▶ **Exercise requirements**:
Extract, unchanged, every line from the top of the material below through the line with "return [head_pitch /", and no more.
** begin **
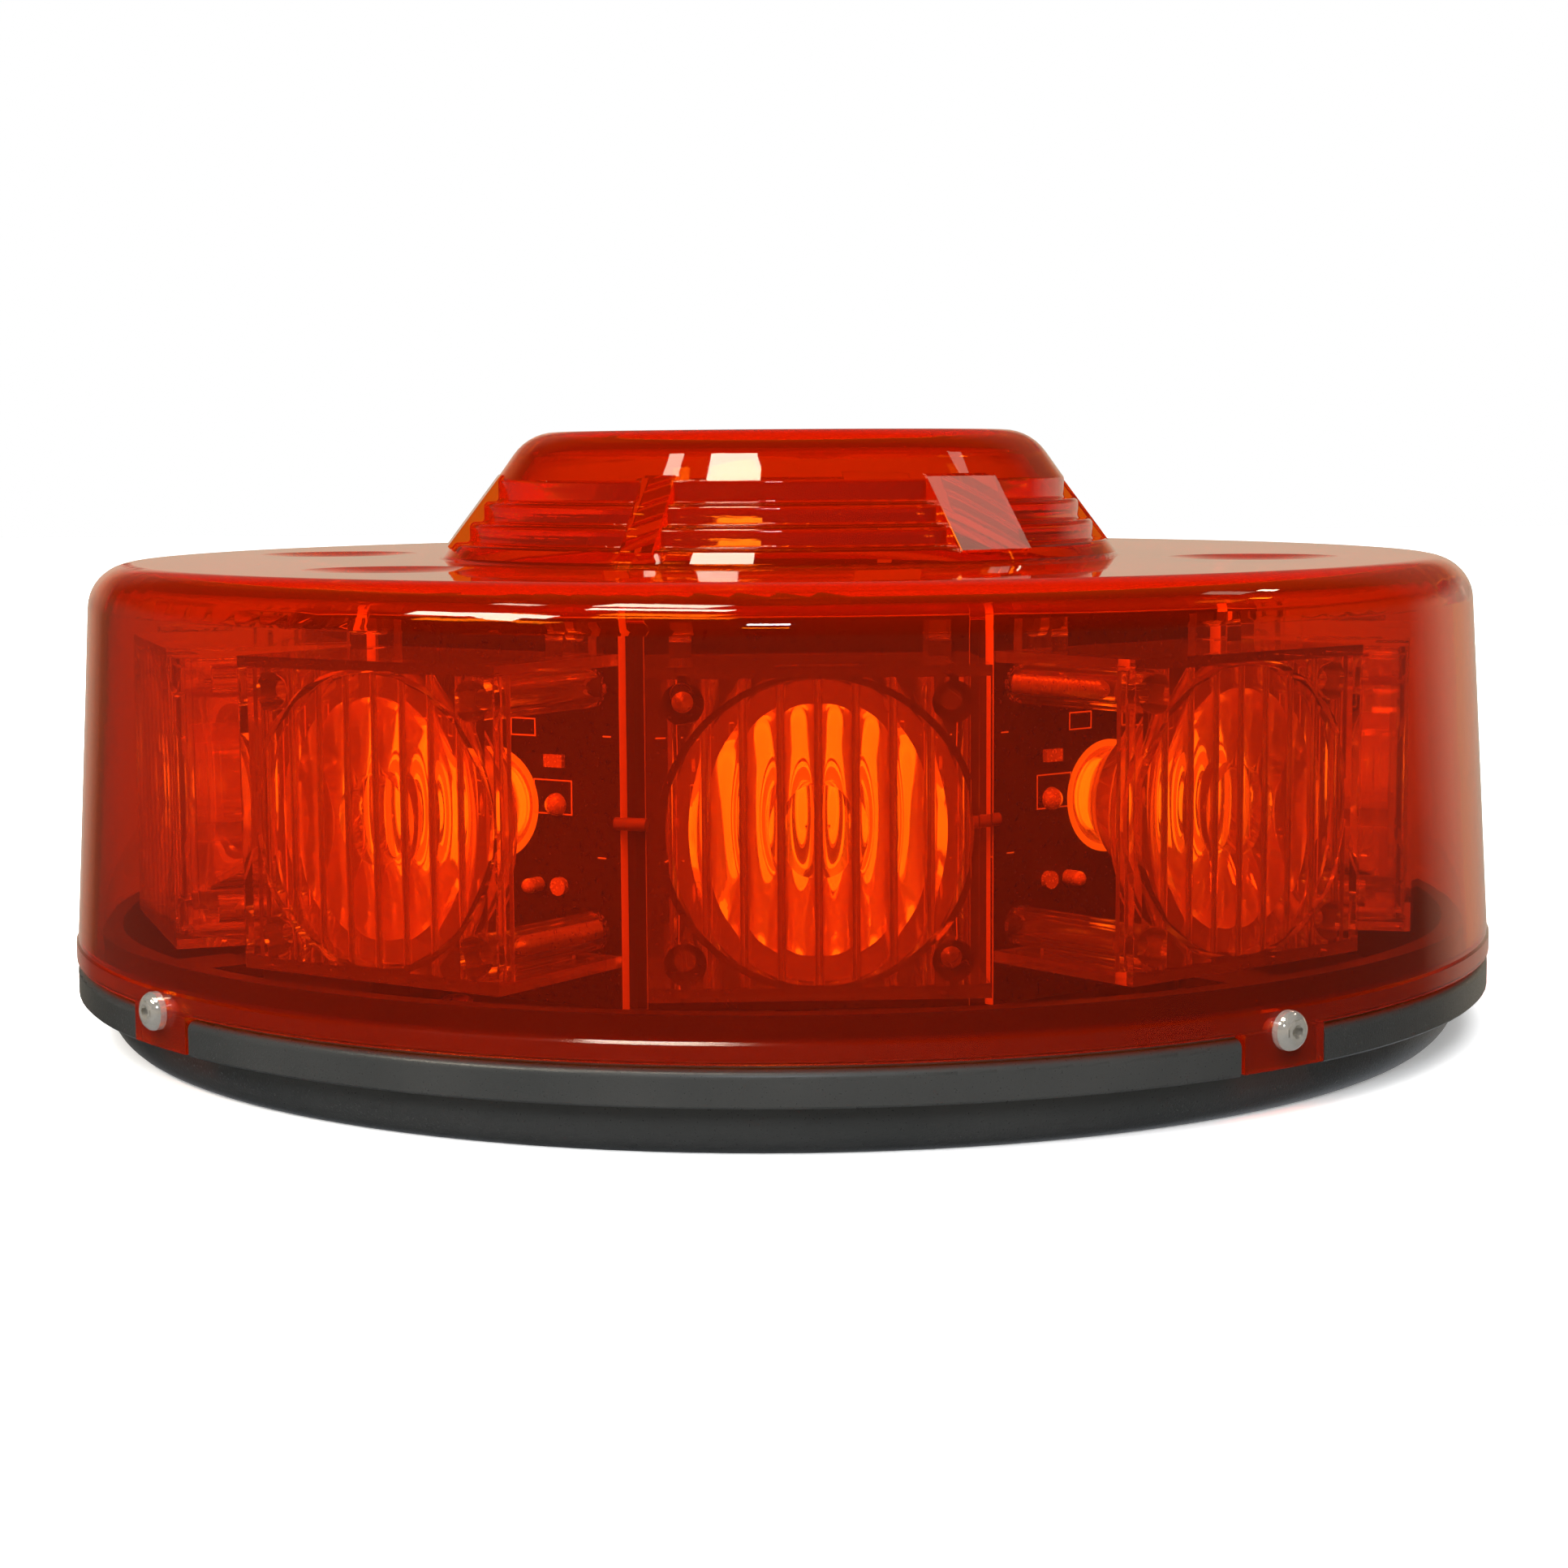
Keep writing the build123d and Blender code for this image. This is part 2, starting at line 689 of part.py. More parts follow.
def board_link():
    """Insulated link across the gap between two boards, for the gap at azimuth 0."""
    half = math.radians(head_pitch / 2)
    corner = board_face * math.cos(half) + board_width / 2 * math.sin(half)
    link = Rot(0, 90, 0) * Cylinder(link_radius, link_length)
    return Pos(0, -(corner + link_radius + fit_gap), head_mid_z - link_drop) * link


def head_azimuths():
    """Azimuth of each light head."""
    return [number * head_pitch for number in range(head_count)]


# --- board frame ---------------------------------------------------------------------------------
def leg_azimuths():
    """The frame's legs stand at every second corner."""
    return [head_pitch / 2 + number * 360 / frame_leg_count for number in range(frame_leg_count)]


def board_frame():
    """Ten-sided frame behind the boards, with five legs and feet."""
    outer = board_face - board_thickness
    inner = outer - frame_thickness
    corner = 1 / math.cos(math.radians(head_pitch / 2))
    wall = RegularPolygon(outer * corner, head_count) - RegularPolygon(inner * corner, head_count)
    body = Pos(0, 0, frame_bottom) * extrude(wall, frame_top - frame_bottom)
    leg_face = inner * corner
    leg_front = leg_face - leg_gap
    leg = block(leg_width, leg_front - leg_thickness, leg_front, foot_pad_top, frame_bottom + leg_rise)
    leg += block(leg_width, foot_place_radius - foot_reach, leg_front, foot_pad_top,
                 foot_pad_top + foot_plate)
    leg -= peg(frame_screw_radius + thread_play, 0, -foot_place_radius, 0, foot_pad_top + 2 * foot_plate)
    for copy in around(leg, leg_azimuths()):
        body += copy
    for azimuth in head_azimuths():
        for side in (-1, 1):
            hole = face_out(side * post_x, -outer, head_mid_z - side * post_z)
            body -= Rot(0, 0, azimuth) * hole * Cylinder(thread_major + thread_play, 4 * frame_thickness)
    return body


def frame_screws():
    """Screws through the frame's feet into the base."""
    screw = pan_screw(*frame_screw_head, frame_screw_radius - fit_gap, frame_screw_length)
    seat = foot_pad_top + foot_plate
    return [Pos(*polar(foot_place_radius, azimuth), seat) * screw for azimuth in leg_azimuths()]


# --- driver board --------------------------------------------------------------------------------
def driver_board():
    """Round board with a hole for the cable."""
    board = ring(driver_hole_radius, driver_radius, driver_bottom, driver_top)
    for azimuth in standoff_azimuths:
        board -= peg(driver_screw_hole, *polar(standoff_place_radius, azimuth), 0, 40)
    return board


def driver_board_screws():
    """Screws that hold the driver board on its standoffs."""
    screw = pan_screw(*frame_screw_head, frame_screw_radius - fit_gap, driver_screw_length)
    return [Pos(*polar(standoff_place_radius, azimuth), driver_top) * screw
            for azimuth in standoff_azimuths]


def choke_coil():
    """Toroidal choke, lying flat."""
    return Pos(*choke_place, driver_top + choke_section) * Torus(choke_radius, choke_section)


def filter_capacitors():
    """Three upright electrolytic capacitors."""
    top = driver_top + capacitor_height
    return [peg(capacitor_radius, x, y, driver_top, top) for x, y in capacitor_places]


def driver_chips():
    """Controller, drivers and the smaller packages."""
    return [Pos(x, y, driver_top + height / 2) * Box(width, depth, height)
            for x, y, width, depth, height in chips]


def terminal_block():
    """Three-way screw terminal for the supply wires."""
    body = Box(terminal_ways * terminal_pitch, terminal_depth, terminal_height)
    for way in range(terminal_ways):
        x = (way - (terminal_ways - 1) / 2) * terminal_pitch
        mouth = Box(terminal_mouth, terminal_depth - 1, mouth_height)
        body -= Pos(x, -terminal_depth / 2, -mouth_drop) * mouth
        body -= peg(screw_well_radius, x, 0, terminal_height / 2 - screw_well_depth, terminal_height)
    return Pos(0, terminal_y, driver_top + terminal_height / 2) * body


def pattern_switch():
    """Body of the push button, open at the top for the stem."""
    body = Pos(0, 0, switch_height / 2) * Box(switch_side, switch_side, switch_height)
    depth = button_travel + button_clearance + button_engagement
    body -= Pos(0, 0, switch_height - depth / 2) * Box(switch_hole, switch_hole, depth)
    return Pos(switch_x, switch_y, driver_top) * body


def pattern_button():
    """Square stem with a round cap, standing clear of the body by more than its travel."""
    gap = button_travel + button_clearance
    stem_bottom = switch_height - button_engagement
    stem = Pos(0, 0, (stem_bottom + switch_height + gap) / 2) * Box(
        button_stem, button_stem, switch_height + gap - stem_bottom)
    cap = peg(button_cap_radius, 0, 0, switch_height + gap, switch_height + gap + button_cap_height)
    cap = chamfer(cap.faces().sort_by(Axis.Z)[-1].edges(), button_chamfer)
    return Pos(switch_x, switch_y, driver_top) * (stem + cap)


# --- underside -----------------------------------------------------------------------------------
def cable_grommet():
    """Rubber grommet in the floor, flanged above and below."""
    body = ring(0, grommet_neck, underside_gap, floor_top + grommet_flange_height)
    body += ring(0, grommet_flange, underside_gap, grommet_seat)
    body += ring(0, grommet_flange, floor_top, floor_top + grommet_flange_height)
    return body - peg(cable_bore, 0, 0, -1, floor_top + grommet_flange_height + 1)


def mount_inserts():
    """Brass inserts, open below for the fixing bolts."""
    inserts = []
    for azimuth in mount_azimuths:
        x, y = polar(mount_circle_radius, azimuth)
        insert = peg(insert_radius, x, y, underside_gap, insert_length)
        inserts.append(insert - peg(insert_bore, x, y, -1, insert_length + 1))
    return inserts


def mounting_gasket():
    """Rubber ring in the underside's groove."""
    return ring(gasket_inner + gasket_play, gasket_outer - gasket_play, 0, gasket_thickness)


# --- output --------------------------------------------------------------------------------------
def save(name, shapes):
    """Write one node. A list is kept as separate solids."""
    if isinstance(shapes, list):
        shapes = Compound(children=[solid for shape in shapes for solid in shape.solids()])
    export_step(shapes, f"parts/{name}.step")


def main():
    os.makedirs("parts", exist_ok=True)
    save("base_housing", base_housing())
    save("dome_lens", dome_lens())
    save("dome_seal", dome_seal().solids())
    save("dome_screws", dome_screws())

    heads = {
        "optic_cover": optic_cover(),
        "collimator": collimator(),
        "led_board": led_board(),
        "led_emitter": led_emitter(),
    }
    for number, azimuth in enumerate(head_azimuths(), start=1):
        for name, shape in heads.items():
            save(f"{name}_{number:02d}", Rot(0, 0, azimuth) * shape)
    gaps = [azimuth + head_pitch / 2 for azimuth in head_azimuths()]
    small_parts = board_parts()
    save("board_components", [Rot(0, 0, azimuth) * part for azimuth in head_azimuths()
                              for part in small_parts])
    save("board_links", around(board_link(), gaps))
    save("cover_screws", cover_screws())

    save("board_frame", board_frame())
    save("frame_screws", frame_screws())
    save("driver_board", driver_board())
    save("driver_board_screws", driver_board_screws())
    save("choke_coil", choke_coil())
    save("filter_capacitors", filter_capacitors())
    save("driver_chips", driver_chips())
    save("terminal_block", terminal_block())
    save("pattern_switch", pattern_switch())
    save("pattern_button", pattern_button())

    save("cable_grommet", cable_grommet())
    save("mount_inserts", mount_inserts())
    save("mounting_gasket", mounting_gasket())


main()
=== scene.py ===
import math

import bmesh
import bpy
from mathutils import Matrix, Vector


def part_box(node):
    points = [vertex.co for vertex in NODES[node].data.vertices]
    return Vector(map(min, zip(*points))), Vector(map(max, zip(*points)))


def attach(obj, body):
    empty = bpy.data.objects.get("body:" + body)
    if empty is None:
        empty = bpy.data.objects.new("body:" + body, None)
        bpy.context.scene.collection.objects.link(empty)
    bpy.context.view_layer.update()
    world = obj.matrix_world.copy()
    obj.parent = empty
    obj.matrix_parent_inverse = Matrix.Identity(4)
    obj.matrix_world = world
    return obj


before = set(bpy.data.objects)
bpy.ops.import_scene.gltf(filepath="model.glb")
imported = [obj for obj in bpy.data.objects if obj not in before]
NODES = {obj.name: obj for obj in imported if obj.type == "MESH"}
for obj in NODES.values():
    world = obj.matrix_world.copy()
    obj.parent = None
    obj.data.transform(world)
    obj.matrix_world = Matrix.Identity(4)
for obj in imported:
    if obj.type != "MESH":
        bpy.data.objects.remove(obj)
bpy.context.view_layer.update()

SCENE = bpy.context.scene
HEADS = 10

# --- values of the camera: millimetres for the sensor and the lens, degrees for the turns -----
SENSOR = 36
LENS = 68.61
CAMERA_PLACE = (0, -0.4915, 0.0917)
CAMERA_AZIMUTH = -2.74           # round the beacon, then the camera's own turns
CAMERA_YAW = -0.043
CAMERA_PITCH = 6.308
CAMERA_ROLL = -0.383
NEAREST = 0.01

# --- values of the room: azimuth 0 is -Y and 90 is +X -------------------------------------------
# sine of the elevation, and the room's colour there
WALL_COLOURS = ((-1.0, (0.72, 0.77, 0.82)), (-0.40, (0.40, 0.42, 0.45)), (-0.20, (0.44, 0.40, 0.33)),
                (0.07, (0.60, 0.51, 0.37)), (0.13, (0.42, 0.34, 0.24)), (0.20, (0.14, 0.11, 0.08)),
                (0.50, (0.07, 0.06, 0.05)), (1.0, (0.05, 0.045, 0.04)))
BRIGHT_WALL = 165                # azimuth of the bright wall's middle
WALL_EDGE = (0.66, 0.84)         # cosines from its middle where it starts and where it is full
FRONT_SHADE = 0.14               # how bright the rest is beside it
AIM = (0, 0, 0.05)               # the lamps face this point
CREAM = (1, 0.89, 0.70)
BLUISH = (0.80, 0.88, 1.0)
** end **
▶ **Reply to the exercise**:
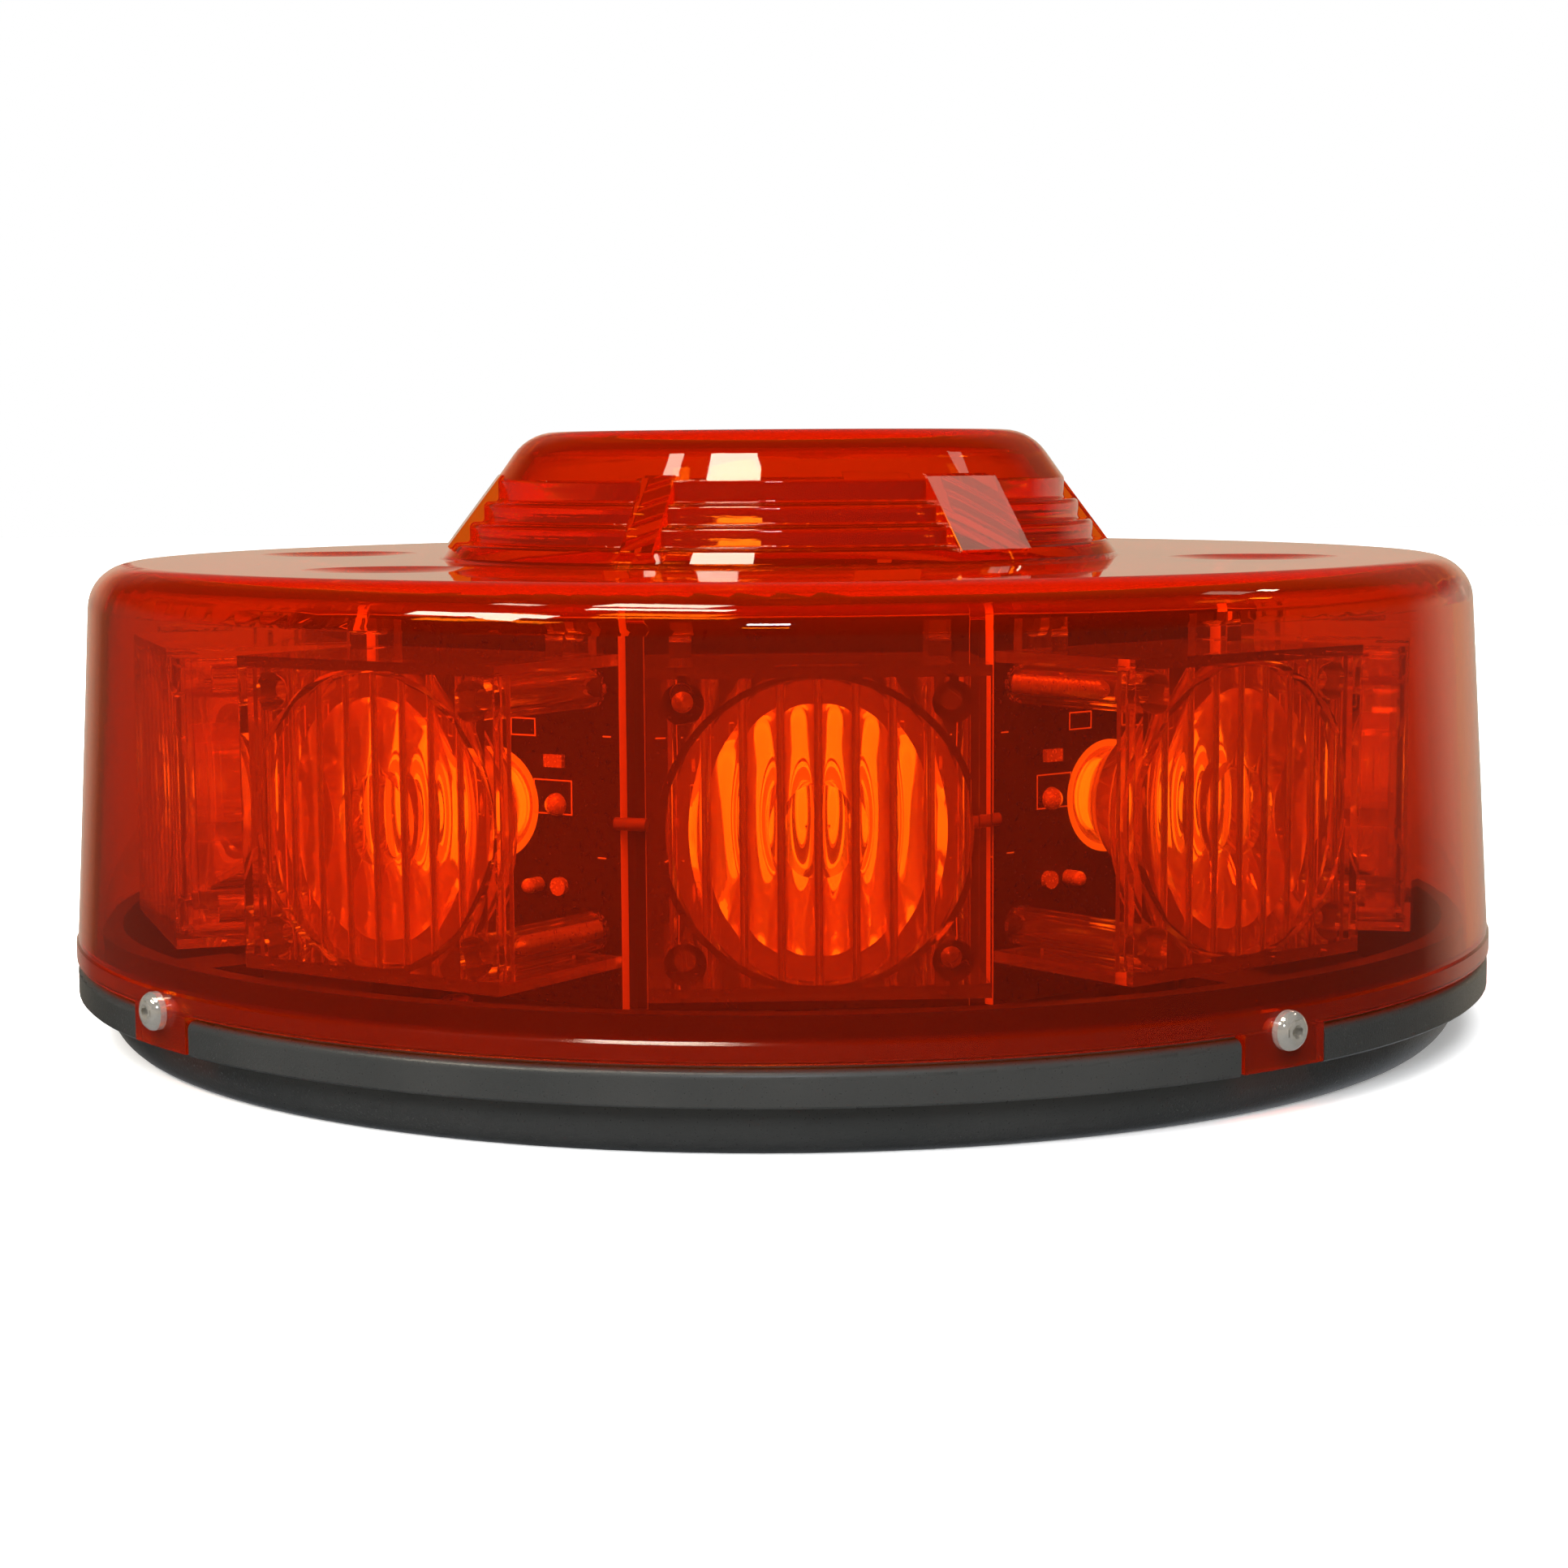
Keep writing the build123d and Blender code for this image. This is part 2, starting at line 689 of part.py. More parts follow.
def board_link():
    """Insulated link across the gap between two boards, for the gap at azimuth 0."""
    half = math.radians(head_pitch / 2)
    corner = board_face * math.cos(half) + board_width / 2 * math.sin(half)
    link = Rot(0, 90, 0) * Cylinder(link_radius, link_length)
    return Pos(0, -(corner + link_radius + fit_gap), head_mid_z - link_drop) * link


def head_azimuths():
    """Azimuth of each light head."""
    return [number * head_pitch for number in range(head_count)]


# --- board frame ---------------------------------------------------------------------------------
def leg_azimuths():
    """The frame's legs stand at every second corner."""
    return [head_pitch / 2 + number * 360 / frame_leg_count for number in range(frame_leg_count)]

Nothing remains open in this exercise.